After 7 years of studying, learning, failing, and moving on to try again, this week, finally, our efforts seem to have been blessed by God himself, and appear to be paying off.

The alfalfa field (I confess this photo was taken a couple years ago, I’m not currently there to take a current one).

For the last 3 years, we have grazed a handful of sheep on Red Gate Farm to help control the vegetation.  In the spring through fall, we lease part of our acreage to an alfalfa farmer.  After we found out too late that he used round up the first year to kill everything out and sow the alfalfa, S established the condition that he could continue to farm the land, but was to never spray any chemical on it again.  I assume the farmer just decided to harvest what he could and never even tilled the field again after that.  Sure, over the years, a few weeds have sprouted up and mixed in, but the field has always looked lush.  S then worked with his brother (our caretaker there), bought the necessary portable electric fencing to allow the sheep to be rotated somewhat and graze the alfalfa fields in the off season, which would both fertilize the field and help control the weeds.
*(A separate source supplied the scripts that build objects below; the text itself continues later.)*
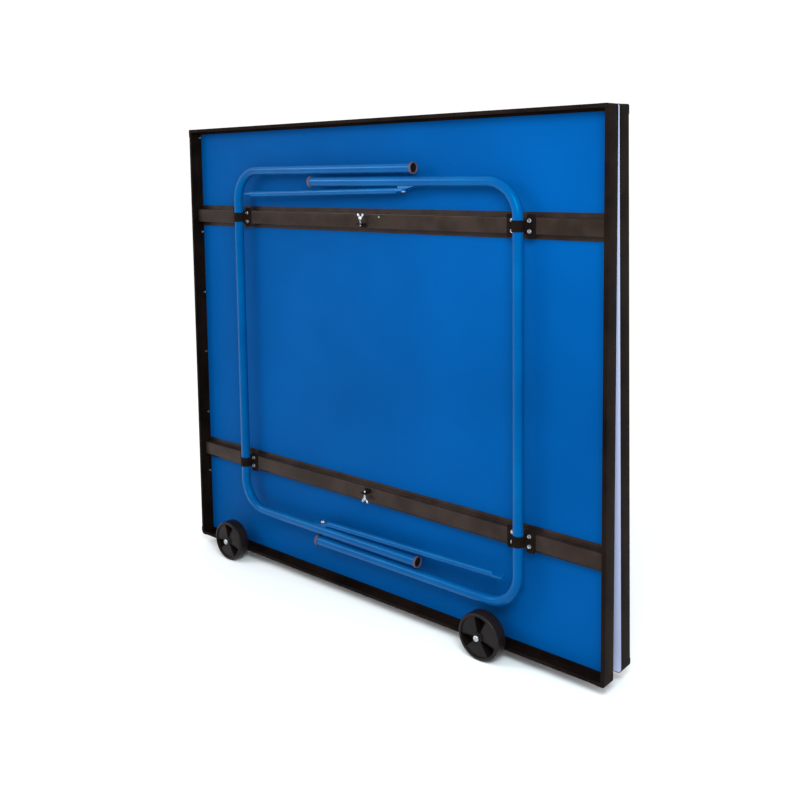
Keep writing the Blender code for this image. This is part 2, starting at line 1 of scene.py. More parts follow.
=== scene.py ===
# The looks of a folding table tennis table. Two half tables stand on edge on their wheels with the
# playing faces together; blue tube legs lie folded in black frames of folded steel.
import json
import math
import bpy
import numpy as np
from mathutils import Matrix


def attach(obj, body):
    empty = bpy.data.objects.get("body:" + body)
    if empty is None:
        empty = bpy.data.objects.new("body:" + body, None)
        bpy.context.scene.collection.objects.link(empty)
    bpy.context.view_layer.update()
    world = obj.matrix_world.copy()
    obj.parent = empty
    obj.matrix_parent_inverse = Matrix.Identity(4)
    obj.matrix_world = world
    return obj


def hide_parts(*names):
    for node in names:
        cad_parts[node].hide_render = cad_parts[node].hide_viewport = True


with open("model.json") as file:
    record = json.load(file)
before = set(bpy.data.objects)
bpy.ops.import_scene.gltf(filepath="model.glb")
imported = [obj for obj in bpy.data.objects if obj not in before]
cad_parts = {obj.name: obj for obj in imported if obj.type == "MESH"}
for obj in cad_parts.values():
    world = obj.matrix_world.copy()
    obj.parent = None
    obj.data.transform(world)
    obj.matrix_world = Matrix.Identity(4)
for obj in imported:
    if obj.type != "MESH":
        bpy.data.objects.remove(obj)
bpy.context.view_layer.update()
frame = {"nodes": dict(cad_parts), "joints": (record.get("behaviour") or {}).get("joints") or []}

# Each half has its own axes: x along its long edge from the middle, y from its open side to its
# playing face, z up from its lower edge.
xWay, yWay, zWay = np.eye(3)
sides = {"left": -1, "right": 1}
joints = {joint["name"]: joint for joint in frame["joints"]}
print("frame loaded:", len(frame["nodes"]), "nodes")


def vertices(node, half):
    corners = frame["nodes"][f"half_{half}_{node}"].data.vertices
    flat = np.empty(len(corners) * 3)
    corners.foreach_get("co", flat)
    return flat.reshape(-1, 3)


def halfFrame(half):
    up = np.array(joints[f"right_leg_{half}_fold"]["axis"])
    along = np.array([1.0 if half == "a" else -1.0, 0.0, 0.0])
    axes = np.array([along, np.cross(up, along), up])
    rim = [vertices(f"apron_{side}", half) for side in ("bottom", "top", "left", "right")]
    spots = np.concatenate(rim) @ axes.T
    corner = spots.min(0)
    corner[0] = (spots[:, 0].min() + spots[:, 0].max()) / 2
    return {"axes": axes, "origin": corner @ axes}


halves = {half: halfFrame(half) for half in "ab"}


def inHalf(points, half):
    return (np.asarray(points, float) - halves[half]["origin"]) @ halves[half]["axes"].T


def inWorld(points, half):
    return np.asarray(points, float) @ halves[half]["axes"] + halves[half]["origin"]


def reach(node, half="a"):                  # lowest and highest corner of a CAD node in its half
    spots = inHalf(vertices(node, half), half)
    return spots.min(0), spots.max(0)


farCorner = np.maximum(reach("apron_top")[1], reach("apron_right")[1])
long, depth, short = farCorner * (2, 1, 1)      # size of a half along x, y and z
armLow, armHigh = reach("left_leg")
tube = {"radius": (armHigh[1] - armLow[1]) / 2, "depth": (armHigh[1] + armLow[1]) / 2}
upright = halves["a"]["axes"][2]
lean = math.atan2(upright[1], upright[2])       # each half's tilt about its long edge


def fullTurn(steps):
    return np.linspace(0, 2 * np.pi, steps, endpoint=False)


def onCircle(angle, radius):
    return np.column_stack([radius * np.cos(angle), radius * np.sin(angle)])


def rounded(corners, steps=4):
    # Outline through (x, y, radius) corners. Each corner becomes a parabola between the two points
    # where an arc of that radius would touch its sides.
    corners = np.array(corners, float)
    spots, radii = corners[:, :2], corners[:, 2:]
    before, after = np.roll(spots, 1, 0) - spots, np.roll(spots, -1, 0) - spots
    before /= np.linalg.norm(before, axis=1, keepdims=True)
    after /= np.linalg.norm(after, axis=1, keepdims=True)
    half = np.arccos(np.clip((before * after).sum(1, keepdims=True), -1, 1)) / 2
    length = radii / np.tan(half)
    share = np.linspace(0, 1, steps + 1)[:, None, None]
    curve = ((1 - share) ** 2 * (spots + before * length) + 2 * share * (1 - share) * spots
             + share ** 2 * (spots + after * length))
    curve = curve.transpose(1, 0, 2).reshape(-1, 2)
    apart = np.linalg.norm(curve - np.roll(curve, -1, 0), axis=1) > 1e-6
    return curve[apart]


def roundedBox(left, low, right, high, radius, steps=4):
    corners = [(left, low), (right, low), (right, high), (left, high)]
    return rounded([(*corner, radius) for corner in corners], steps)


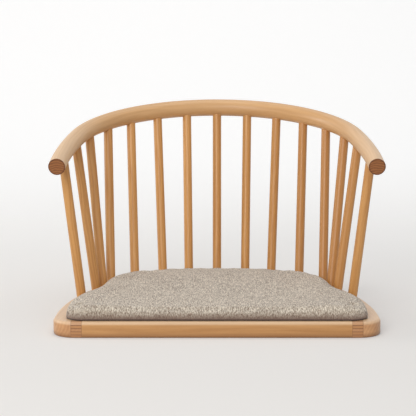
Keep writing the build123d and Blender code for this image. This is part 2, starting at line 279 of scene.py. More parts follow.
def line_group():
    """Thin dark glue lines of a finger joint whose middle is at X zero, with its layers up Z. Lines lie
    between the layers, but not at the foot and the top, and across both ends of the fingers."""
    t, into, out = group(
        "joint_lines",
        {"Vector": VECTOR, "Length": NUMBER, "Layer": NUMBER, "Layers": NUMBER, "Width": NUMBER},
        {"Mask": NUMBER, "Zone": NUMBER},
    )
    x, _, z = t.split(into["Vector"])
    half_width = t.math("MULTIPLY", into["Width"], 0.5)
    half_layer = t.math("MULTIPLY", into["Layer"], 0.5)
    past_end = t.math("SUBTRACT", t.math("ABSOLUTE", x), t.math("MULTIPLY", into["Length"], 0.5))
    inside = t.math("LESS_THAN", past_end, half_width)
    across = t.math("LESS_THAN", t.math("ABSOLUTE", past_end), half_width)
    level = t.math("PINGPONG", z, half_layer)
    layer = t.math("DIVIDE", z, into["Layer"])
    above_foot = t.math("LESS_THAN", 0.5, layer)
    below_top = t.math("LESS_THAN", layer, t.math("SUBTRACT", into["Layers"], 0.5))
    between = t.math("MULTIPLY", inside, t.math("MULTIPLY", above_foot, below_top))
    lines = t.math("MULTIPLY", t.math("LESS_THAN", level, half_width), between)
    t.put(out["Mask"], t.math("MAXIMUM", lines, t.math("MULTIPLY", across, CROSS_LINE)))
    t.put(out["Zone"], inside)
    return t.tree


# Heather cloth: threads of uneven shade, specks, blotches and stray threads, and painted shade at the pad's
# foot
CLOTH_WARP = Pattern((740.0, 130.0, 240.0), detail=1.0, roughness=0.5, low=0.35, high=0.65)
CLOTH_WEFT = Pattern((120.0, 620.0, 620.0), detail=1.0, roughness=0.5, low=0.30, high=0.70)
CLOTH_SPECKS = Pattern((780.0, 230.0, 400.0), detail=2.0, roughness=0.7, low=0.37, high=0.63)
CLOTH_BLOTCHES = Pattern((24.0, 24.0, 24.0), detail=3.0, roughness=0.6, low=0.3, high=0.7)
CLOTH_STRAYS = Pattern((240.0, 110.0, 110.0), detail=2.0, roughness=0.6, low=0.56, high=0.70)
WARP_TONE, WEFT_TONE, SPECK_TONE, BLOTCH_TONE, STRAY_TONE = 0.54, 0.08, 0.44, 0.07, 0.35
WEAVE_TONE, WEAVE_LEVEL = 0.1, 0.2
WEAVE_HEIGHT, WARP_HEIGHT = 0.6, -0.5
# Painted shade over the cloth's lowest part: how high it reaches and how dark it is at the foot
FOOT_SHADE_HEIGHT, FOOT_SHADE_SHARE = 0.0170, 0.95
# Painted shadow in the gap along the pad's foot: where it is full, where it ends, how dark, and its colour
GAP_SHADOW_FULL, GAP_SHADOW_END, GAP_SHADOW_SHARE = 0.0010, 0.0034, 0.92
GAP_SHADOW_COLOUR = (0.05, 0.03, 0.022)


def cloth_group():
    """Woven heather cloth: threads that run from front to back and down the sides, each of its own shade
    along its length, finer ones across them, stray brown flecks and soft blotches. The weave is the product
    of two sine waves. Shade is painted on the cloth low down, where it is pulled under, and a painted shadow
    is darkest in the gap along its foot."""
    t, into, out = group(
        "woven_cloth",
        {"Vector": VECTOR, "Pale": COLOUR, "Dark": COLOUR, "Fleck": COLOUR, "Painted Shade": COLOUR, "Foot": NUMBER,
         "Pitch": NUMBER},
        {"Color": COLOUR, "Height": NUMBER},
    )
    vector = into["Vector"]
    x, y, z = t.split(vector)
    turns = t.math("DIVIDE", math.pi, into["Pitch"])
    along_x = t.math("ABSOLUTE", t.math("SINE", t.math("MULTIPLY", x, turns)))
    along_y = t.math("ABSOLUTE", t.math("SINE", t.math("MULTIPLY", t.math("ADD", y, z), turns)))
    weave = t.math("MULTIPLY", along_x, along_y)
    warp = t.patches(vector, CLOTH_WARP)
    weft = t.patches(vector, CLOTH_WEFT)
    specks = t.patches(vector, CLOTH_SPECKS)
    blotches = t.patches(vector, CLOTH_BLOTCHES)
    strays = t.patches(vector, CLOTH_STRAYS)
    hollows = t.math("SUBTRACT", WEAVE_LEVEL, weave)
    tone = t.total((warp, WARP_TONE), (weft, WEFT_TONE), (blotches, BLOTCH_TONE), (specks, SPECK_TONE),
                   (hollows, WEAVE_TONE), clamp=True)
    heather = t.mix(tone, into["Pale"], into["Dark"])
    heather = t.mix(t.math("MULTIPLY", strays, STRAY_TONE), heather, into["Fleck"])
    height = t.math("SUBTRACT", z, into["Foot"])
    # Painted shade over the lowest part of the cloth
    heather = t.mix(t.ramp(height, 0.0, FOOT_SHADE_HEIGHT, FOOT_SHADE_SHARE, 0.0), heather, into["Painted Shade"])
    # Painted shadow, darkest in the gap along the foot
    t.put(out["Color"], t.mix(t.ramp(height, GAP_SHADOW_FULL, GAP_SHADOW_END, GAP_SHADOW_SHARE, 0.0), heather, GAP_SHADOW_COLOUR))
    t.put(out["Height"], t.total((weave, WEAVE_HEIGHT), (warp, WARP_HEIGHT)))
    return t.tree


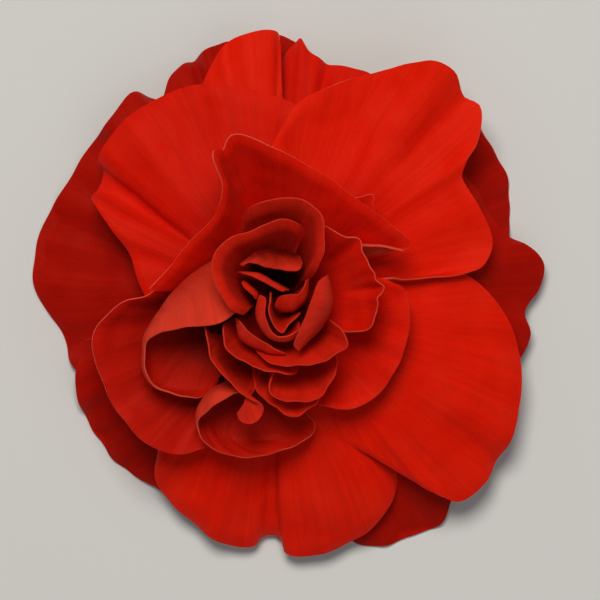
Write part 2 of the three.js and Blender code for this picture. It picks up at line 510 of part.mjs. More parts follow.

Last year, as winter came, the sheep never had to be fed a single bale of hay, as the field was so plentiful they were able to graze it all winter long.  Originally, we assumed the drought just produced little enough snow and that was the reason.  This summer’s drought, however, has been awful.  Wells around the county are drying up; and hay fields are dying all over the county.  We haven’t seen our hay field since we were there at the beginning of June, so we assumed the worst.  We received a call this week, however, that really encouraged us for the first time!

The hay farmer reported that we had the best alfalfa in the entire county, and asked what we did to it!  S told them, NOTHING!  We let nature work, used animals to fertilize, and kept the chemicals away!  In addition, our well unexplainably filled back up recently, after having been run dry.  The only way to explain either of these is that the healthier soil on our property has more water-retention properties.  It holds water better for the plants to grow, and it releases enough water to allow the well to fill, rather than being so dry that it sucks all water out of the well.  We just find this discovery soooo incredibly exciting!!  I can only imagine once we move there and are able to rotate a better variety of animals through, and on a more consistent and intensive-management basis, how the soil will improve even more!

This whole situation reminds me of a story that farmer and author Joel Salatin told in one of his books, about how a drought had begun drying up the pastures all around his area.  Thanks to the health of his soil, though, he was able to continue grazing his cattle, while other farmers were having to tap into their winter hay stores.  One day, while he was out working in the field, a man stopped and asked why his grass was so much healthier than all the neighboring farms?  Having learned from experience that the local modern farmers didn’t care to hear about how their practices destroyed the soil, he simply shrugged his shoulders and said, “I guess it just rains more on our fields!”  Later that day, the man went to his buddy’s house just down the road a bit.  The buddy had been haying his cattle for some time by then, and the friend asked about Salatin’s healthy fields that were still being grazed.  The buddy said, “Yeah, we know.  I guess he just gets more rain than we do!”

I laugh every time I think of that story, but it is becoming increasingly clear to us that God designed nature to work a certain way.  He designed man to work the fields, and threw in a bit of extra toil thanks to the sinful nature of man, but He still had a way that always works best when we let it!  I was reminded of this again recently, as I walked down an asphalt drive in our high-altitude, drought stricken, dead and brown landscape of easter Colorado.  I looked down and noticed that, despite the drought, and the death of the fields around me, there a little stalk of grass poking up through the asphalt.  God created nothing short of a miracle when He designed Mother Nature, with her infinite and unexplainable ability to heal her lands and produce, even when all environmental odds are against her.  I hope I never forget these little pieces of encouragement that remind me of that fact, and to remind me that, though it could take some time, trusting in God and nature’s abilities will eventually pay off!!